We still need to remove barriers that make science careers more challenging for women than men. Women now have equal access to undergraduate and graduate science education, but still there are fewer female than male assistant professors, and the disparity grows as you look up the career ladder. At senior leadership levels in the academy, men greatly outnumber women as department chairs, center directors, deans, provosts and presidents. One question we sometimes hear asked is whether women are just not as ambitious as men.
Looking around academic institutions and professional organizations, I see clearly that many women are ambitious and willing to pursue leadership opportunities. Women increasingly are elected as provosts and presidents of universities and chosen to lead professional and scientific societies.

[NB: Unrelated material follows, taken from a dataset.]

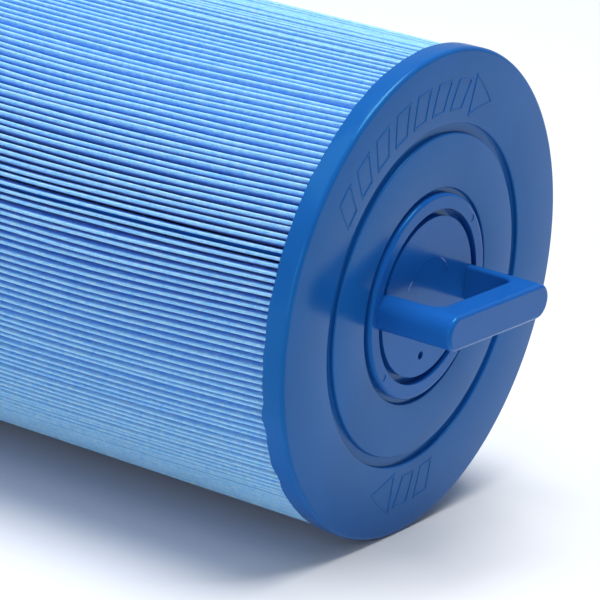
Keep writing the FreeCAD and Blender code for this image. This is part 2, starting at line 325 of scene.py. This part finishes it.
def smooth_noise(count, knots, size):
    """count random smooth curves of the given size, each through a few random knots."""
    values = rng.normal(0, size, (count, knots))
    at = np.linspace(0, knots - 1, RINGS)
    low = np.clip(at.astype(int), 0, knots - 2)
    share = at - low
    share = share * share * (3 - 2 * share)
    return values[:, low] * (1 - share) + values[:, low + 1] * share


def shared_lean():
    """How far all folds lean aside together, at each ring: none at the caps, most between."""
    return LEAN * np.sin(math.pi * np.linspace(0, 1, RINGS))


def fold_offsets():
    """How far each fold's tip stands aside, in metres, at each ring along the axis."""
    aside = smooth_noise(PLEATS, knots=7, size=WANDER)
    bunching = smooth_noise(PLEATS, knots=4, size=BUNCHING)
    neighbours = np.arange(-BUNCH_REACH, BUNCH_REACH + 1)
    kernel = np.exp(-0.5 * (neighbours / BUNCH_FOLDS) ** 2)
    kernel /= kernel.sum()
    around = np.concatenate([bunching[-BUNCH_REACH:], bunching, bunching[:BUNCH_REACH]])
    bunching = np.array([np.convolve(column, kernel, "valid") for column in around.T]).T
    fixed = rng.normal(0, WANDER, (PLEATS, 1))
    offsets = aside + bunching + fixed
    seam = (offsets[0] + offsets[-1]) / 2
    offsets[0] = seam - SEAM_PULL
    offsets[-1] = seam + SEAM_PULL
    return offsets + shared_lean()


def fold_heights():
    """How far each fold's tip stands out past TIP_RADIUS: uneven, and swollen at lower left."""
    angles = SEAM_ANGLE + (np.arange(PLEATS) + 0.5) * PITCH
    away = np.angle(np.exp(1j * (angles - SWELL_ANGLE)))
    swell = SWELL * np.exp(-0.5 * (away / SWELL_SPREAD) ** 2)
    return rng.normal(-TIP_DROP, TIP_DROP_SPREAD, PLEATS).clip(-TIP_DROP_MOST, 0) + swell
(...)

However, we also have to recognize that different women may have different ambitions and goals.
For many of my female colleagues, considering the careers of their spouses, the school choices of their children and proximity to extended family may eclipse any of the benefits of pursuing greater leadership opportunities or other forms of career advancement. We need to accept that women may have motivations beyond achievements in the workplace and that career achievements may be secondary to work–life integration.
Professional ambition comes with a price. Aggressively climbing the career ladder is difficult, and as the expression goes, it is lonely at the top. For example, when I became dean, I couldn’t continue to be what I think of as a regular scientist and walk into my colleagues’ offices to chat about an idea — apparently, some faculty members find it somewhat alarming when the dean enters their office unannounced.
Leadership requires constant decision making and risk taking, which can exact an emotional toll and affect your overall well-being. We need to encourage women who are ambitious, but we want to create networks and systems that will provide support and feedback and will identify women as successful when they achieve their own professional goals.